The American dream of upward mobility has been dramatically weakened, with many families taking on multiple jobs trying to pay higher education, health care, and adequate housing. Some financial elites are beginning to wonder if this is good for America and the market.
“Shortsighted executives may be satisfied with an American economy whose firms win in global markets without lifting US living standards. But any leader with a long view understands that business has a profound stake in the prosperity of the average American.” (Vladmanis 2014)
Another part of the economic elite, the managers of Big Oil have been hyper-active, promoting more sales of fossil fuels and the weakening of environmental regulation involving their products.
The petroleum industry may have made a compromise with the automotive sector, avoiding two auto emission standards and two markets for future vehicles, an absurd and anti-economic situation, apparently finally abandoned thanks to the resistance of California and other states. Naturally, carbon pricing is off the agenda, along with modifying the massive oil subsidies.
Big Tech, another critical component of the economic elite, has avoided any constraining legislation. What Tech, and all of us, did not get with Trump was an infrastructure program, which could have had many features of a green economy, such as the use of more renewables, decentralized energy production, energy-efficient buildings. Of course, the oil industry would be opposed to this version of infrastructure.
Big Tech does not conduct a significant amount of research on climate change. Some loners, like Bill Gates, through his foundation, are running some pilot experiments. Tech may believe that science and technology can solve everything.
Still, it seems they are applying their new super tool, Artificial Intelligence, primarily to lower labor costs or to get more information about us consumers and forecast (and change) our purchasing habits. If one takes climate change seriously, they are solving the wrong problems.
Are they going to sit out climate change in fire-protected villas, or allocate needed funds for technological research on climate warming? What about supporting an ARPA for climate research?
International banks are getting a bit uneasy about the prospects of the fossil fuel industry. In a new draft policy, the European Investment Bank pledged to stop funding of fossil infrastructure projects by the end of next year.
In addition, stock prices of the oil and gas sector of the S&P total markets index have been declining five years for a variety of reasons, but one issue is what happens if there is more adherence to the Paris Agreement.
Some banks are prohibiting investments in new coal projects, the most damaging source in terms of local air pollution and deaths. Instead, they are actively financing renewable energy projects.
Recently 225 of the world’s largest 500 companies, participating in a continuing disclosure survey for climate change, reported substantial risks to climate change but with potential opportunities outweighing the risks.

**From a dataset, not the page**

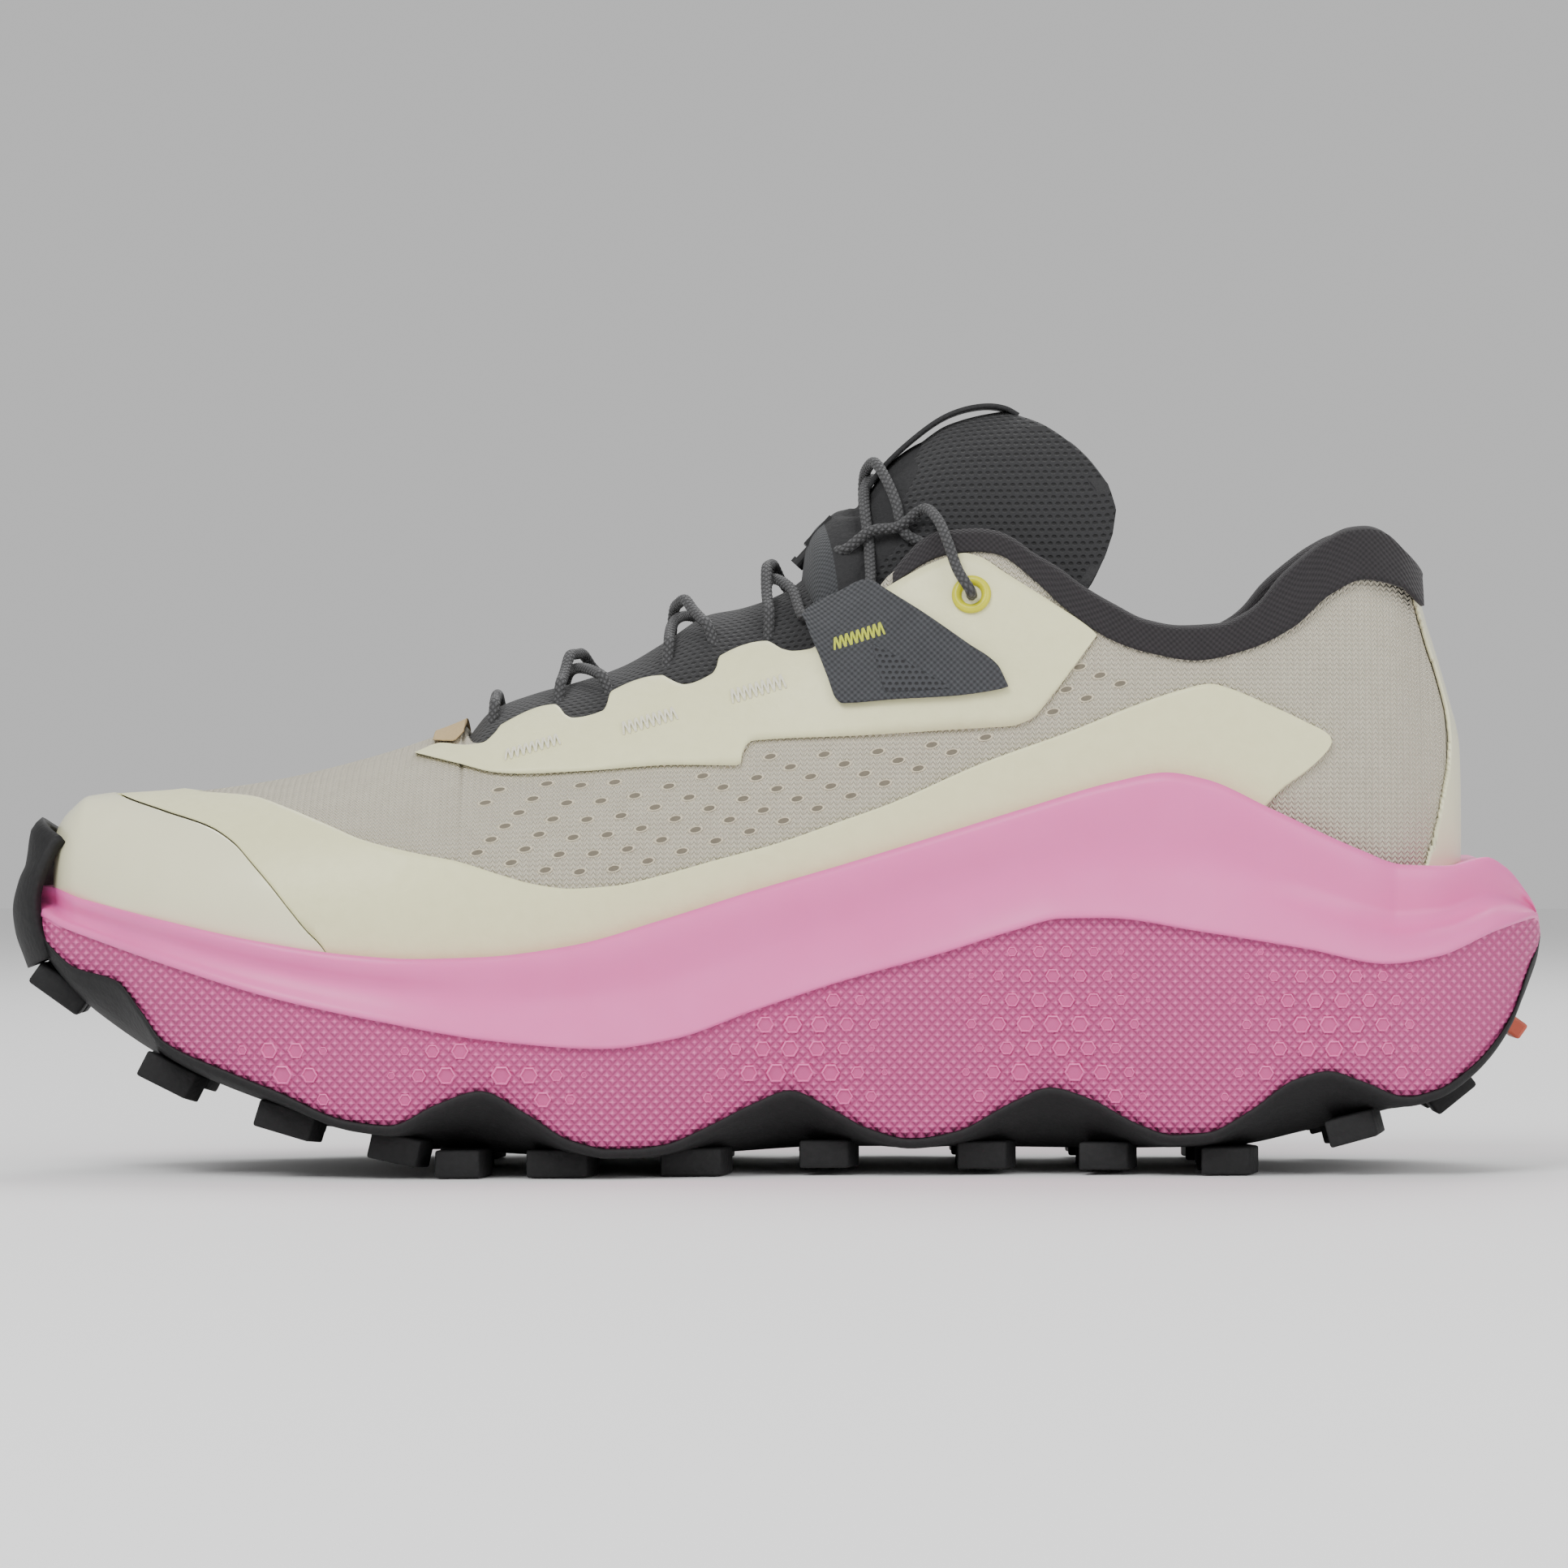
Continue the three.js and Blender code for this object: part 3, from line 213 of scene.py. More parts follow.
def ring_sections(xs, profile, end_height):
    ys, zs = profile(xs)
    ys[:, 0] = ys[:, -1] = 0
    zs[:, 0], zs[:, -1] = end_height(xs[0]), end_height(xs[-1])
    ys = np.concatenate((ys, -ys[-2:0:-1], ys[:1]))
    zs = np.concatenate((zs, zs[-2:0:-1], zs[:1]))
    points = np.stack((np.broadcast_to(xs, ys.shape), centre(xs) + ys, zs), -1)
    return points.transpose(1, 0, 2)


def lay_grid(points, uv=None):
    n, m = points.shape[:2]
    bm = bmesh.new()
    bmesh.ops.create_grid(bm, x_segments=n - 1, y_segments=m - 1, size=0.5)
    layer = bm.loops.layers.uv.new("UVMap")
    if uv is None:
        girth = np.concatenate((np.zeros((n, 1)), np.cumsum(np.linalg.norm(np.diff(points, axis=1), axis=2), axis=1)),
            1)
        uv = np.stack((points[:, :, 0], girth), -1)
    place = {}
    for v in bm.verts:
        i, j = round((v.co.x + 0.5) * (n - 1)), round((v.co.y + 0.5) * (m - 1))
        place[v] = (i, j)
    for f in bm.faces:
        for loop in f.loops:
            loop[layer].uv = uv[place[loop.vert]] * MM
        f.smooth = True
    for v, ij in place.items():
        v.co = points[ij] * MM
    return bm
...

They also had higher rates of board oversight and stakeholder scrutiny of climate-related issues and higher rates of potential reputational risks.
“The top four drivers for potential financial impact are increased revenue through demand for low emission products and services; better competitive position to reflect shifting consumer preferences; increased revenue through new solutions to adaption needs; and increased capital availability (as more investors favor low emissions producers).” (CDP 2019). These global producers appear to operate in an environment quite different from the US situation.
In my opinion, the primary short-term stumbling blocks for the US economic elites are the economic and international uncertainties generated by the Trump administration. A return to protectionism is not helpful, nor is the lack of trust of America in trade and foreign relations. This could be improved with new elections.
Two essential issues remain: how to deal with climatic and economic injustice. Mother nature will keep reminding us of our progress, or lack thereof, in combating climate warming. All the recent forest fires from Brazil to California should be a wake-up call. The hollowing out of the middle class, also due to unfavorable globalization, is not going away and may eventually find a more articulate political voice.
In other words, the US economic elites, at least in part, could go for green infrastructure, some carbon taxes, and higher income (lower taxes) for the middle and lower classes. It is a shift to the left but in their best interests and more in line with the international situation. This implies a potential conflict of interests between the oil industry and the others.
What the economic elites, and many others, keep underestimating is the race against time with climate change. Not only does it cost much more if you delay investing in climate abatement, but there may be a point where it will become apparent that additional economic growth is the problem.